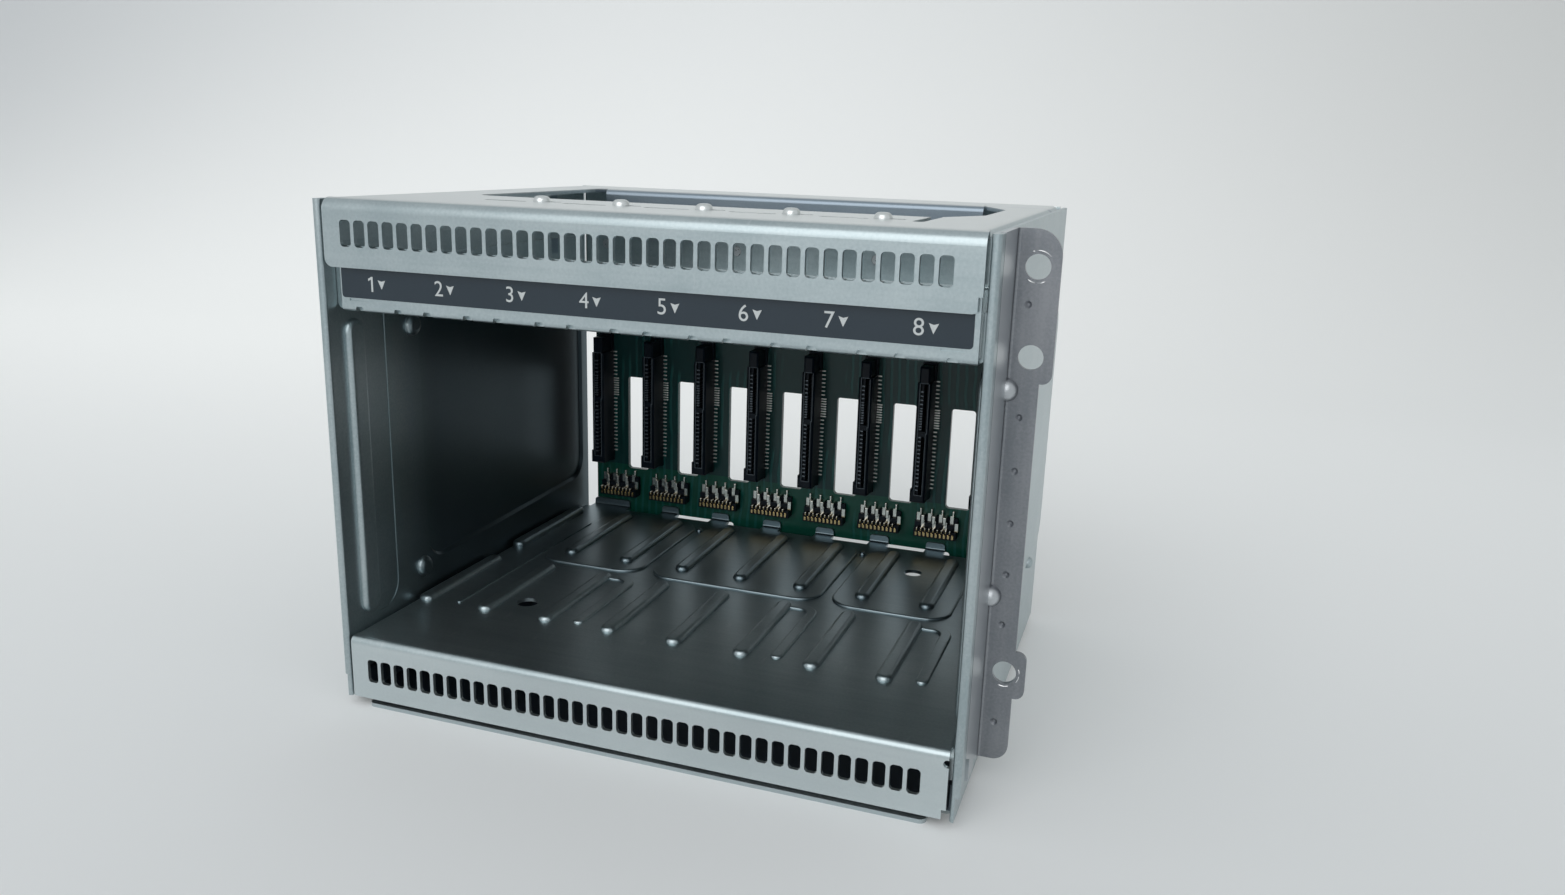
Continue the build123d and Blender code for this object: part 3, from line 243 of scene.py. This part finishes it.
==
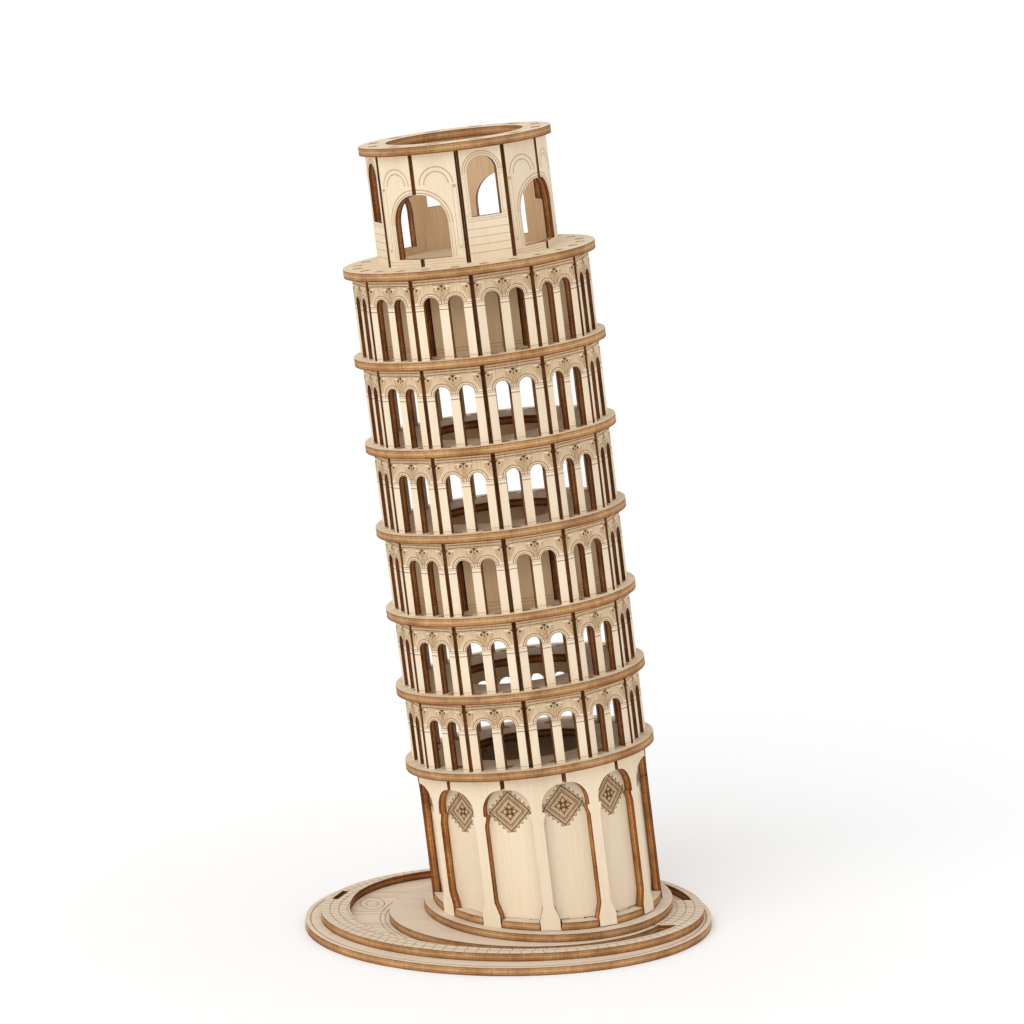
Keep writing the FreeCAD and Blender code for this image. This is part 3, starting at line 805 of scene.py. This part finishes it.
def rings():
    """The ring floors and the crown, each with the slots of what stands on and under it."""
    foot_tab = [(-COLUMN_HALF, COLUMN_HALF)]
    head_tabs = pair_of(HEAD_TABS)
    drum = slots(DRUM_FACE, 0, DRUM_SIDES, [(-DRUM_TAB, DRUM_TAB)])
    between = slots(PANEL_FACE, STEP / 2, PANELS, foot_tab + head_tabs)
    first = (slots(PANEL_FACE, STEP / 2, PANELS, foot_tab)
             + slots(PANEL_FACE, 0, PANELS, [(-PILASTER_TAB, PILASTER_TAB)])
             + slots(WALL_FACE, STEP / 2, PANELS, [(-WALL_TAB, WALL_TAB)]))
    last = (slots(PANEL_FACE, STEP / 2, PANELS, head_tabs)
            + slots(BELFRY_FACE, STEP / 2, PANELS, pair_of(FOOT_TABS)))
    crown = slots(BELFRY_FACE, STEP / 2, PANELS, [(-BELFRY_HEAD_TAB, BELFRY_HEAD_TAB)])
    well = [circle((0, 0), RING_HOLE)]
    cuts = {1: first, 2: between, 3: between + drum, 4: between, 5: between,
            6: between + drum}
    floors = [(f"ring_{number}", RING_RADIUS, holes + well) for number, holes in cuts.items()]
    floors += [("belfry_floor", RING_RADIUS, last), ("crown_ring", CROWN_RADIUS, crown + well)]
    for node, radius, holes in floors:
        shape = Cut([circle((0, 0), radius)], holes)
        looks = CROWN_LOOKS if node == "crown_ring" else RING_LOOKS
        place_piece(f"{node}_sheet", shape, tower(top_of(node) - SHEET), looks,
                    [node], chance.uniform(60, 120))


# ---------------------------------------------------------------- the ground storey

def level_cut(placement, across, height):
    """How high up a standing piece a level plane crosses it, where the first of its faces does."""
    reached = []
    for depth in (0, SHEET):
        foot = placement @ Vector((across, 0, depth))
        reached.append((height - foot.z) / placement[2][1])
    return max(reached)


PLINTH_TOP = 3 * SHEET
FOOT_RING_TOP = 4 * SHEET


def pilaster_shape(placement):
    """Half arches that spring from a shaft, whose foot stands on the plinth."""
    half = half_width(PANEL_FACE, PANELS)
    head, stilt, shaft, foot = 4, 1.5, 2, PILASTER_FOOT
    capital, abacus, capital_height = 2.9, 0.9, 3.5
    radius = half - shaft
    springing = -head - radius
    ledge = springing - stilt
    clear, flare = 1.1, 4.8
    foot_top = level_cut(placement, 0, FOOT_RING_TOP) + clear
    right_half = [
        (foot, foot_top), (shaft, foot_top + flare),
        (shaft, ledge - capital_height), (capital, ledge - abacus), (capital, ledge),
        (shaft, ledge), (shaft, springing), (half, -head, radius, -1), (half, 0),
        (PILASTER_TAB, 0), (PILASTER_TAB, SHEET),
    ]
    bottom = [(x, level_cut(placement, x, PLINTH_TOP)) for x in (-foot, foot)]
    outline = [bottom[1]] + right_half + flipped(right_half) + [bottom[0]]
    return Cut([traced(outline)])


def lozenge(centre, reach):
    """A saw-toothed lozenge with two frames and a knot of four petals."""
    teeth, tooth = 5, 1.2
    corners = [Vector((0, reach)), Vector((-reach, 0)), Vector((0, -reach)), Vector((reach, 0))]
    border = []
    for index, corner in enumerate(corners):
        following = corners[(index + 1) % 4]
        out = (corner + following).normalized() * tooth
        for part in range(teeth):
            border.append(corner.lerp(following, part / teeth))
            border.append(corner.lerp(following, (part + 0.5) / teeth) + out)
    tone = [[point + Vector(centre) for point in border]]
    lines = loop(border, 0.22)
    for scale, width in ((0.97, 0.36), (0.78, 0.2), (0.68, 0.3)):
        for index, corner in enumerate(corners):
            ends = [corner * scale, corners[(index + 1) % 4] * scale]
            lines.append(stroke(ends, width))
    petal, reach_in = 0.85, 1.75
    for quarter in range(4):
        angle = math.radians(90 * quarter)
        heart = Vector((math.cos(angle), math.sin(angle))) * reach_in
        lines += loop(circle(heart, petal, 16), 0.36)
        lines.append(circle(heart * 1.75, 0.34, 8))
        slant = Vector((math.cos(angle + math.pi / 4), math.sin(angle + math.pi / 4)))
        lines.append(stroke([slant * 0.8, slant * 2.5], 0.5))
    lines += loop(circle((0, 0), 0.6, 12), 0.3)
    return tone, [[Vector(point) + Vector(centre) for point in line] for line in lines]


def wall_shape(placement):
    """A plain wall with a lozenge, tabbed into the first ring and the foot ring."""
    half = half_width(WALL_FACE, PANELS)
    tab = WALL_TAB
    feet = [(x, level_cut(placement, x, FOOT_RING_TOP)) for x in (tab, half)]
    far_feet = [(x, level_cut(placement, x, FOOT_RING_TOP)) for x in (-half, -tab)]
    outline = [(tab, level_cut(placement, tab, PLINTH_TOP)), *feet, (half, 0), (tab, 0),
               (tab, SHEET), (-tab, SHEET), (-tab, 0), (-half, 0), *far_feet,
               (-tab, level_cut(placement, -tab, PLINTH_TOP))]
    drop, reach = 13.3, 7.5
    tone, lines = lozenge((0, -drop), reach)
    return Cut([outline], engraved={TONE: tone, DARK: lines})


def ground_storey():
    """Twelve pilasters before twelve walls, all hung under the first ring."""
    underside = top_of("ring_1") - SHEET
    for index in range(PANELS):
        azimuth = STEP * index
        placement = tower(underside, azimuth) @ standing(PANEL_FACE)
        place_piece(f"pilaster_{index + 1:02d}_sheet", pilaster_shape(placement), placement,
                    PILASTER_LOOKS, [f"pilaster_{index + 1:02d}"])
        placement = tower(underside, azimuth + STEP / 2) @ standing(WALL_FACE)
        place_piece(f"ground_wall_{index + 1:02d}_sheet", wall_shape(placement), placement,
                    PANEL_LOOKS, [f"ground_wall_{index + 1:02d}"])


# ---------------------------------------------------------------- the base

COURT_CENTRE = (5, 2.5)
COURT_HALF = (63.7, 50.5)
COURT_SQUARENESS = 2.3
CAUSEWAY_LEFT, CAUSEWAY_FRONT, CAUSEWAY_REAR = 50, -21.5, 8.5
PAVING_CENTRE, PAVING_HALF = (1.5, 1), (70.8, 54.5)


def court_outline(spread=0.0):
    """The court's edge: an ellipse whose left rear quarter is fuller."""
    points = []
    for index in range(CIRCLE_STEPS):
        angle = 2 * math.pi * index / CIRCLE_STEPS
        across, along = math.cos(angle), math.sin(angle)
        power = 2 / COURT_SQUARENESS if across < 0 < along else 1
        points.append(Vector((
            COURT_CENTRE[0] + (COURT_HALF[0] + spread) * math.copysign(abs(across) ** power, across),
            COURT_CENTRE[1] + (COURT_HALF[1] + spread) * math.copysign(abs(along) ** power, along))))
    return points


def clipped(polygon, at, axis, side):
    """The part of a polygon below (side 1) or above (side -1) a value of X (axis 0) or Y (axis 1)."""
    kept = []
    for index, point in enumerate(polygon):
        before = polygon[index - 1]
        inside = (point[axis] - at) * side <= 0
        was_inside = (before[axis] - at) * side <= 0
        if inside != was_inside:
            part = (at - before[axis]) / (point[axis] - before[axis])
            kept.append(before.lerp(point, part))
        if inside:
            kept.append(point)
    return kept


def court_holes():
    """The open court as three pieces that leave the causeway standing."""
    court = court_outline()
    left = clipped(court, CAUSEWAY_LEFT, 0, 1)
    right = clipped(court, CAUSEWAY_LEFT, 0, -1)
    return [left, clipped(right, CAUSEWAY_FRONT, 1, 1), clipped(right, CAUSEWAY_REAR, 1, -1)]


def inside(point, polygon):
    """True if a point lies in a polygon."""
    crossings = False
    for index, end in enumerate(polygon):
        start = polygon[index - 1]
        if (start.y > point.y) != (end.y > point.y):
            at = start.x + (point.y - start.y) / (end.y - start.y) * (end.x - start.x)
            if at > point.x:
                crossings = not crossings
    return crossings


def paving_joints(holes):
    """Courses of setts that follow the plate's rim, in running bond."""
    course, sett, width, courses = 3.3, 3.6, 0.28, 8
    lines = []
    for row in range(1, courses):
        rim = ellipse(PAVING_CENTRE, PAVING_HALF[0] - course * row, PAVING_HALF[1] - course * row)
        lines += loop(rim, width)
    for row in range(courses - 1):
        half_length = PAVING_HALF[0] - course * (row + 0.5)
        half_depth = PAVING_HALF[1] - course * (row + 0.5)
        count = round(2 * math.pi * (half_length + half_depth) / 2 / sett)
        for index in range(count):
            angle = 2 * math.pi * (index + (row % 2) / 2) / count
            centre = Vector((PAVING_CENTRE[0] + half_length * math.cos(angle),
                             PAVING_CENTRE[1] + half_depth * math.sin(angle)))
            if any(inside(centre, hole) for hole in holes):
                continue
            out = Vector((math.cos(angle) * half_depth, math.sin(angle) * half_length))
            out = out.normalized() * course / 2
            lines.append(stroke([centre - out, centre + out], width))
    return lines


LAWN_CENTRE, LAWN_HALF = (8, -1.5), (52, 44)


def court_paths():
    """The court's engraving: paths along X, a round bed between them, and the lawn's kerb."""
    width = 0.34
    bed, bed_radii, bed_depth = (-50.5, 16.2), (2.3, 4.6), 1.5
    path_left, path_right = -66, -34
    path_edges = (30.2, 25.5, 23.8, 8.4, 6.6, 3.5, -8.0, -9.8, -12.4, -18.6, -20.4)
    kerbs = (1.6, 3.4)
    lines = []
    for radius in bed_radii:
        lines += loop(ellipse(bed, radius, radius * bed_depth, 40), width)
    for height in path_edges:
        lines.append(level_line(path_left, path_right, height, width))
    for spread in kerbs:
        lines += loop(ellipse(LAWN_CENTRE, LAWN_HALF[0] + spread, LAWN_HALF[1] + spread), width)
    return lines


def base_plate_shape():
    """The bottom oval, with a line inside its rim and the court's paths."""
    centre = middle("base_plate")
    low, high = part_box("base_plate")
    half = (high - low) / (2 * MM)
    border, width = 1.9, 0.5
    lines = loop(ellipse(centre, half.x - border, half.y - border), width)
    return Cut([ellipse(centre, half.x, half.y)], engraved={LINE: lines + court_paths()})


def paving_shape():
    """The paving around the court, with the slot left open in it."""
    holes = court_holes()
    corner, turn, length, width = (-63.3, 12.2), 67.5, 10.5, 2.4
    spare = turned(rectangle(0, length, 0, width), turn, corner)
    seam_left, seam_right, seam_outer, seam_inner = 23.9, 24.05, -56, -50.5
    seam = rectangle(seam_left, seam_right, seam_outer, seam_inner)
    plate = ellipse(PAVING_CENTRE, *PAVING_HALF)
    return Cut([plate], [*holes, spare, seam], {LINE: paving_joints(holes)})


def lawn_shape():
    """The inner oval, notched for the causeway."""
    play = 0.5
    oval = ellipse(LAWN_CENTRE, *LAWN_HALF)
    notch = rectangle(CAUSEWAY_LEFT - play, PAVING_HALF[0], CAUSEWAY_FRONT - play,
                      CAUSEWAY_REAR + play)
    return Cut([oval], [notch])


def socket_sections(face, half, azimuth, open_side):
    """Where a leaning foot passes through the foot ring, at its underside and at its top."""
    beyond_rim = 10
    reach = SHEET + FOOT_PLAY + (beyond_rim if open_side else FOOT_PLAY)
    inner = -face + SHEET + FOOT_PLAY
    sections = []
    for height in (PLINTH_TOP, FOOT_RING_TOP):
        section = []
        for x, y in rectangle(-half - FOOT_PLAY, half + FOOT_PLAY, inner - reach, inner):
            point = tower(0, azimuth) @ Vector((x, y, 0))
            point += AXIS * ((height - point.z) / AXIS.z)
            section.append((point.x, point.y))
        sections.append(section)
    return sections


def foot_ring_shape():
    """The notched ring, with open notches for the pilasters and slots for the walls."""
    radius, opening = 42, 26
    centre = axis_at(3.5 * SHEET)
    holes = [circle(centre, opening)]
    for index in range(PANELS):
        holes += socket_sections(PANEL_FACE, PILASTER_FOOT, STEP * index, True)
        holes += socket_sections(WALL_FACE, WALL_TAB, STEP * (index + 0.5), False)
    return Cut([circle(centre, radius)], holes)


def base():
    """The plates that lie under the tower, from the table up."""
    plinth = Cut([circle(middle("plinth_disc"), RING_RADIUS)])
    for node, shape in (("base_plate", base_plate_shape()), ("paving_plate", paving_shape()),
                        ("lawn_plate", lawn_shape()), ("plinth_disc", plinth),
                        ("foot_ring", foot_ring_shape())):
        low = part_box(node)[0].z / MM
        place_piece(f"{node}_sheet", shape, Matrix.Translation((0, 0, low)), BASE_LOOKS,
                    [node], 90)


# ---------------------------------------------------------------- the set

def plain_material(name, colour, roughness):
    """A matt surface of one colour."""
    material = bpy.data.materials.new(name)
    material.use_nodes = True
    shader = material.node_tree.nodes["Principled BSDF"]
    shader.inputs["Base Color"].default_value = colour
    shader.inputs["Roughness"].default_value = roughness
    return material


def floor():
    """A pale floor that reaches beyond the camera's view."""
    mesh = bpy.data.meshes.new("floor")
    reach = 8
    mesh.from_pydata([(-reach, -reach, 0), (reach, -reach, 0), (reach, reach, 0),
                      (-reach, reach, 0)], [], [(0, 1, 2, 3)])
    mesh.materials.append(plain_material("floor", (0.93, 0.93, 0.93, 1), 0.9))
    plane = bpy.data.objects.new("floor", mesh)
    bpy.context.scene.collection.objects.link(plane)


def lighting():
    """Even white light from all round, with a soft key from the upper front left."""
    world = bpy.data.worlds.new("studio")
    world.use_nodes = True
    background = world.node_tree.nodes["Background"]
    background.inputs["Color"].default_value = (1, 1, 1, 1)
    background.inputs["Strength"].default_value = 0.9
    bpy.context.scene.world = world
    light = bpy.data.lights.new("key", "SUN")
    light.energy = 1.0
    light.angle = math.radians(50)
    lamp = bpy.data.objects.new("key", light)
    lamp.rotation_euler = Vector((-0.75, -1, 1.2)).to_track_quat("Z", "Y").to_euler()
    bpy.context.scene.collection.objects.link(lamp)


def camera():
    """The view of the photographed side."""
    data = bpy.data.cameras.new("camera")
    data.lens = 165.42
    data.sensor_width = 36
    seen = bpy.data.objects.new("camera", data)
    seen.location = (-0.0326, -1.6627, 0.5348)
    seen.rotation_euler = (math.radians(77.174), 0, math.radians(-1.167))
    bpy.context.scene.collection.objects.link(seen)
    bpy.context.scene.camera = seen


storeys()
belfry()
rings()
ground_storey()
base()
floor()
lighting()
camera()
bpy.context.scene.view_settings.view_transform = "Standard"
==
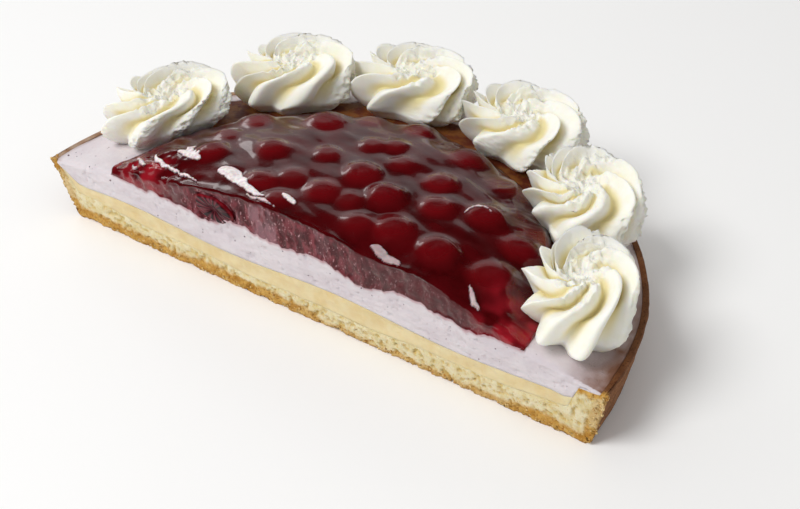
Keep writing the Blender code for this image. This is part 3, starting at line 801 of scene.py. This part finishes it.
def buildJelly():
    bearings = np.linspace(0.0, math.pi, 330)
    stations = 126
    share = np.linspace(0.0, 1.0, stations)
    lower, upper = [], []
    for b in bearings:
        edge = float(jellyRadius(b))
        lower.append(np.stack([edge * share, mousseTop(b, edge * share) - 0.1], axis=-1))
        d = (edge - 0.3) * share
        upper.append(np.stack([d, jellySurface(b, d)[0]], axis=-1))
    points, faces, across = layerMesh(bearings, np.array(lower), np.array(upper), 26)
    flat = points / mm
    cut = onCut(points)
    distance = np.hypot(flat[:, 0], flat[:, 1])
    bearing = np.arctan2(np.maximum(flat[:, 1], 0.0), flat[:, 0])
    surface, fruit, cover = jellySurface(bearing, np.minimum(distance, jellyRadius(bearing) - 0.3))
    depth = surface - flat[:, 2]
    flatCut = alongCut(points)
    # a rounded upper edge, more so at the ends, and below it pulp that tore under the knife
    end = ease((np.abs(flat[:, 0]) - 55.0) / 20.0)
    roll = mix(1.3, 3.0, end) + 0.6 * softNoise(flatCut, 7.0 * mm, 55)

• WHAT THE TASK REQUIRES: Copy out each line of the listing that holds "image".

• EXPECTED ANSWER:
Keep writing the FreeCAD and Blender code for this image. This is part 3, starting at line 805 of scene.py. This part finishes it.
Keep writing the Blender code for this image. This is part 3, starting at line 801 of scene.py. This part finishes it.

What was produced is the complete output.